- **EXERCISE**: Return only the lines running from the line with "obj.matrix_world = world" down to the line with "imported = [obj", both included, exactly as they appear.

- **DATASET CONTENT**:
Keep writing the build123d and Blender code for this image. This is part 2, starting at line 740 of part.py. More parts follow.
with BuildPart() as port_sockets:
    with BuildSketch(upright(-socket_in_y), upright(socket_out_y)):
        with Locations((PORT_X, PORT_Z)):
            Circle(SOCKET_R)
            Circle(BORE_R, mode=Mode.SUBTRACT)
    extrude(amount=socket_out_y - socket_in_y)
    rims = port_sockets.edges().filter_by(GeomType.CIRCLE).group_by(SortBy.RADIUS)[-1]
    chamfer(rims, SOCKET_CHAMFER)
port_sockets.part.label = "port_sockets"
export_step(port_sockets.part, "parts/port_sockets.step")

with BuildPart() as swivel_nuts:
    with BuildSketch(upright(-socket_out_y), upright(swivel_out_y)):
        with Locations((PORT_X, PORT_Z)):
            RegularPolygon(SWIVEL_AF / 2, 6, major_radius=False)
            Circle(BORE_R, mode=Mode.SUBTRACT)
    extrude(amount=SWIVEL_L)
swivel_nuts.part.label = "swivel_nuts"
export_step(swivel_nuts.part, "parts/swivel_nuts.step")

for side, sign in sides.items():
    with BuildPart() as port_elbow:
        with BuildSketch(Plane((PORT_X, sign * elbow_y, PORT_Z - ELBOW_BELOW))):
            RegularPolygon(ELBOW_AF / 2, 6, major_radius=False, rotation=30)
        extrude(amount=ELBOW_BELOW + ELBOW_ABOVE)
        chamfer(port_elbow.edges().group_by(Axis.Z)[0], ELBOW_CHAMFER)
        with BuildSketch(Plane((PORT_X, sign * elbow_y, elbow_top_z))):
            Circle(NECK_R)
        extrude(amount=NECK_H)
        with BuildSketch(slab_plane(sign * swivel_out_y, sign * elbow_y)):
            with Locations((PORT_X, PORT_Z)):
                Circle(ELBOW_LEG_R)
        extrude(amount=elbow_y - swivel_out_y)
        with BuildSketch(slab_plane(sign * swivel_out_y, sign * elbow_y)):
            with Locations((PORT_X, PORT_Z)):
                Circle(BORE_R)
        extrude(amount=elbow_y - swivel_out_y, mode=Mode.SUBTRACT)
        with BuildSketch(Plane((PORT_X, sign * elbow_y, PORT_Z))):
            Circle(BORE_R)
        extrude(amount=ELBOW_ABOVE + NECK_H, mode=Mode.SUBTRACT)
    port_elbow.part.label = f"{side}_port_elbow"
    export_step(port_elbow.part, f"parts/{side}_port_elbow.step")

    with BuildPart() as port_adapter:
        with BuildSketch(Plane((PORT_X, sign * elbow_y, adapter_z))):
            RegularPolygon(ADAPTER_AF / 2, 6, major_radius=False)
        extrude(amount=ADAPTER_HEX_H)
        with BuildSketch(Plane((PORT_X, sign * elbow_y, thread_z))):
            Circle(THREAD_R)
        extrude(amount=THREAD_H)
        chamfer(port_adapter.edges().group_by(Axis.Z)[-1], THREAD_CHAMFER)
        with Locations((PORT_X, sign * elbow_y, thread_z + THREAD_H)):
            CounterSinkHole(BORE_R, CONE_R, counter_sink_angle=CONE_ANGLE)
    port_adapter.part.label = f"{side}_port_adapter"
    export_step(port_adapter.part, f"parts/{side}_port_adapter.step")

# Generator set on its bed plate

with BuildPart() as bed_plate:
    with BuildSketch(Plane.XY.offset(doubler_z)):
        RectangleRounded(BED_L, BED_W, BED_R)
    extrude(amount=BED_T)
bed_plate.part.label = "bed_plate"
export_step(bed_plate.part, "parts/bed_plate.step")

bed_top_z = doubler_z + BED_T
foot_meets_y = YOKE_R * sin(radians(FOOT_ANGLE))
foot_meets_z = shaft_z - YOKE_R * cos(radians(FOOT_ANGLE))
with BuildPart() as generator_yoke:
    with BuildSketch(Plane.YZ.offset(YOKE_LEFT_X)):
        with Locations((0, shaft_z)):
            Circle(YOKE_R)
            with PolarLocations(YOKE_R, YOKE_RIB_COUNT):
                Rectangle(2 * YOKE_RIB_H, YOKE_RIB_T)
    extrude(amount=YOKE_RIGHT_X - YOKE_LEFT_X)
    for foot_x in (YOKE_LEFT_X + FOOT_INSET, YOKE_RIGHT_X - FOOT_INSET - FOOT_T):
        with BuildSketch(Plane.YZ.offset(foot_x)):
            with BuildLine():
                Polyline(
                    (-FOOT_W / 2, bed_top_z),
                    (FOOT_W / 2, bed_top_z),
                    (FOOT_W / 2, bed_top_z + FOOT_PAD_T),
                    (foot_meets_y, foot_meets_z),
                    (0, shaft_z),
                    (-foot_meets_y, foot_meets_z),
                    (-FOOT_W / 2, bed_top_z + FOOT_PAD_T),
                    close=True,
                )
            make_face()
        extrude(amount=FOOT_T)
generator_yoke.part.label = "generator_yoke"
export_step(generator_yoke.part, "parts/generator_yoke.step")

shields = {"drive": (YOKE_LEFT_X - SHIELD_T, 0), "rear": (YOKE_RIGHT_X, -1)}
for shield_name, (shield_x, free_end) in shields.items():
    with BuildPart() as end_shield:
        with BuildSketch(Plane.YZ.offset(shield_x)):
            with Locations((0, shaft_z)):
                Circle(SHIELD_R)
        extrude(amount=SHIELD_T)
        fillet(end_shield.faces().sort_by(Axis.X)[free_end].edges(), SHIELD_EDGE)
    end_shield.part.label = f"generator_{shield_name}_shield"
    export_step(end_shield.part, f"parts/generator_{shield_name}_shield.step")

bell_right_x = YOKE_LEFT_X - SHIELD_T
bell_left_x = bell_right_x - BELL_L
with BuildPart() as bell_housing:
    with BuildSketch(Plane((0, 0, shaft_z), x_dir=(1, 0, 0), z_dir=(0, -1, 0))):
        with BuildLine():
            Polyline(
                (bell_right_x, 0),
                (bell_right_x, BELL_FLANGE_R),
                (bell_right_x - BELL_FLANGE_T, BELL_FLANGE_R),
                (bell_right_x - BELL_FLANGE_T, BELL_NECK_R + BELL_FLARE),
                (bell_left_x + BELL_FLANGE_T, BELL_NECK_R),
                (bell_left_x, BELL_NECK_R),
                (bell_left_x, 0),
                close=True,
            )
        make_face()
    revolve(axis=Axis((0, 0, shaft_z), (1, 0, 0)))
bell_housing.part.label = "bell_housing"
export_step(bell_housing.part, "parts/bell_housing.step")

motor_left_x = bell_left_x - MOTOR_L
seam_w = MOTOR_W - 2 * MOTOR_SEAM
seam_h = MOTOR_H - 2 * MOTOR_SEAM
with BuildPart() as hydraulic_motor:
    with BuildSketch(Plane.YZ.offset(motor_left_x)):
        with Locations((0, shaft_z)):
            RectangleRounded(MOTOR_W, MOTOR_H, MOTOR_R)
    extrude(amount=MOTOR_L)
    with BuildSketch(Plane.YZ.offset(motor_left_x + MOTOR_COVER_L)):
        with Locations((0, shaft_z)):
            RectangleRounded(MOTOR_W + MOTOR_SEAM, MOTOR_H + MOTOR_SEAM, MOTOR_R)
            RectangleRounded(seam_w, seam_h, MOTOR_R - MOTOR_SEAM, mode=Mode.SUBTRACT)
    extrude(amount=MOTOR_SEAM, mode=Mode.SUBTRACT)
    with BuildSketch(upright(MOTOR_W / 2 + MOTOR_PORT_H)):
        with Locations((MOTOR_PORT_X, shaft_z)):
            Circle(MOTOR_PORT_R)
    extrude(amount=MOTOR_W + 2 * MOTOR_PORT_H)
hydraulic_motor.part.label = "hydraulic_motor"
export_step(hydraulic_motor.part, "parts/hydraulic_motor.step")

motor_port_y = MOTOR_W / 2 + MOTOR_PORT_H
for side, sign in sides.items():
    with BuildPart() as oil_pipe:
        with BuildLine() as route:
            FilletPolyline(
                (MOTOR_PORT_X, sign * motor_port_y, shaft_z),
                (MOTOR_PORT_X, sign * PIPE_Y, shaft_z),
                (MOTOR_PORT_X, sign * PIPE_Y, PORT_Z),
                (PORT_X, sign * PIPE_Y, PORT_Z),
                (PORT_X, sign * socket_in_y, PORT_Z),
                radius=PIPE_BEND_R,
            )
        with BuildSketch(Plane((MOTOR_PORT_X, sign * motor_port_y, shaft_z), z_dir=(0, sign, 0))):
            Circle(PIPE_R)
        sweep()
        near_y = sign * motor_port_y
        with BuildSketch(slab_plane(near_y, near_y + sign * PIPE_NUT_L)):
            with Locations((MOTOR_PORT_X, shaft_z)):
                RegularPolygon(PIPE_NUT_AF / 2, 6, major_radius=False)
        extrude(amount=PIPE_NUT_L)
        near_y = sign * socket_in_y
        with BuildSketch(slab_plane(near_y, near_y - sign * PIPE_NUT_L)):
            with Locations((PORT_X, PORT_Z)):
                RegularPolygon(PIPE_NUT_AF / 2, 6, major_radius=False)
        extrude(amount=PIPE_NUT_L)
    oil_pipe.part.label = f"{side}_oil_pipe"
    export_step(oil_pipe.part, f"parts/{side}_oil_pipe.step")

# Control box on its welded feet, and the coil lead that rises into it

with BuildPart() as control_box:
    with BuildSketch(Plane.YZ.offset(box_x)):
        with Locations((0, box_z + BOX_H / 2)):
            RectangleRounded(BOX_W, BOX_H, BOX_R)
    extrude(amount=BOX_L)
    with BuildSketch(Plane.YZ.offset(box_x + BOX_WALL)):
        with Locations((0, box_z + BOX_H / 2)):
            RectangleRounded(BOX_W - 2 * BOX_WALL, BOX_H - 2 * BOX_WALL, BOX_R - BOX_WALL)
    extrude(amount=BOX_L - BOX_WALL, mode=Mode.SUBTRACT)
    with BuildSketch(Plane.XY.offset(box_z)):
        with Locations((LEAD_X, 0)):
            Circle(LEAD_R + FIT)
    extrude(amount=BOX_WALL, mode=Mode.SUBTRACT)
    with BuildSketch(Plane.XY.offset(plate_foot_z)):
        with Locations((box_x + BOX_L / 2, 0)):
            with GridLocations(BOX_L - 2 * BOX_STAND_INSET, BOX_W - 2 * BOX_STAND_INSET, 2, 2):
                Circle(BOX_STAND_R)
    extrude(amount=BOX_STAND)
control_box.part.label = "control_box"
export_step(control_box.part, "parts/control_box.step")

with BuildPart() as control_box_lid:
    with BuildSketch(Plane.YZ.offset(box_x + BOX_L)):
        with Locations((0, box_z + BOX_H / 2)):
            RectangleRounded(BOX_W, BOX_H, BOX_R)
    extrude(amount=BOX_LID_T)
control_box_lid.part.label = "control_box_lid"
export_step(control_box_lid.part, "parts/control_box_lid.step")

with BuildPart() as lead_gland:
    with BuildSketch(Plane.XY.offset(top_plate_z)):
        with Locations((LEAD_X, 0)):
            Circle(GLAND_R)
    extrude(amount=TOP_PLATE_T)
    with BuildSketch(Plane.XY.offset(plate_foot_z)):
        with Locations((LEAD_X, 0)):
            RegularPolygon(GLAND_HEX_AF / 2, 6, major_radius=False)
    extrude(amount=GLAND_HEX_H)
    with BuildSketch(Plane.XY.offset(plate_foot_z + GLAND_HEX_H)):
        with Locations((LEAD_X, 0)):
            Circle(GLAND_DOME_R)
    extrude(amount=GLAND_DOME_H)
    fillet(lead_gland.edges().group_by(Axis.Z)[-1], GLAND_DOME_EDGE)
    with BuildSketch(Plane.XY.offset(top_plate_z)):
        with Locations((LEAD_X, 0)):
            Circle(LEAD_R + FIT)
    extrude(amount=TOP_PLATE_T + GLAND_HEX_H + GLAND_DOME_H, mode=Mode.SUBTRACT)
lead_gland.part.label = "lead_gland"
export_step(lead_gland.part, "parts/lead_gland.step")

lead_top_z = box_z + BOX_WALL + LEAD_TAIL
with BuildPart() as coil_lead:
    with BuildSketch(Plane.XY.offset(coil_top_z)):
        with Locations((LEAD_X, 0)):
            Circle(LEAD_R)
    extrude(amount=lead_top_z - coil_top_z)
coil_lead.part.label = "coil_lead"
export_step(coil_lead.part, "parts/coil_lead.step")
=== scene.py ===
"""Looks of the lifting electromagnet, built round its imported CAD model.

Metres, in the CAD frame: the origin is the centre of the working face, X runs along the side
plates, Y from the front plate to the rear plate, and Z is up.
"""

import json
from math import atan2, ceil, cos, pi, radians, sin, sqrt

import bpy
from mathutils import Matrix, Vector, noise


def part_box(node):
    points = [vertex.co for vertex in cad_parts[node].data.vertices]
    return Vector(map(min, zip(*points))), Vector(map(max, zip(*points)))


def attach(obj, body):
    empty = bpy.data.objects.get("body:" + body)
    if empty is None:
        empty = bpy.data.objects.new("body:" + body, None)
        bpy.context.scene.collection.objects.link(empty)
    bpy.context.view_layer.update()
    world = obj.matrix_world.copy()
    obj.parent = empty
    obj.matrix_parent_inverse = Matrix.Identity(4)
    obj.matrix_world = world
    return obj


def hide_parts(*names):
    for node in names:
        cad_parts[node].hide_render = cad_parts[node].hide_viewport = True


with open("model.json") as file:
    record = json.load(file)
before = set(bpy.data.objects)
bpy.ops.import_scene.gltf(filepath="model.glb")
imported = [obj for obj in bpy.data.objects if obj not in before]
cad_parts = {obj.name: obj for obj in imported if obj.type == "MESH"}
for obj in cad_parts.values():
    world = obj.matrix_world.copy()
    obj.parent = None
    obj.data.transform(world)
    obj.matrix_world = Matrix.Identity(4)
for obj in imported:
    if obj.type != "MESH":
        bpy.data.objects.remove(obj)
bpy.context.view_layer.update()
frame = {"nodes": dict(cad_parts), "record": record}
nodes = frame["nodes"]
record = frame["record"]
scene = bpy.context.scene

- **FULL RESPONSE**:
    obj.matrix_world = world
    return obj


def hide_parts(*names):
    for node in names:
        cad_parts[node].hide_render = cad_parts[node].hide_viewport = True


with open("model.json") as file:
    record = json.load(file)
before = set(bpy.data.objects)
bpy.ops.import_scene.gltf(filepath="model.glb")
imported = [obj for obj in bpy.data.objects if obj not in before]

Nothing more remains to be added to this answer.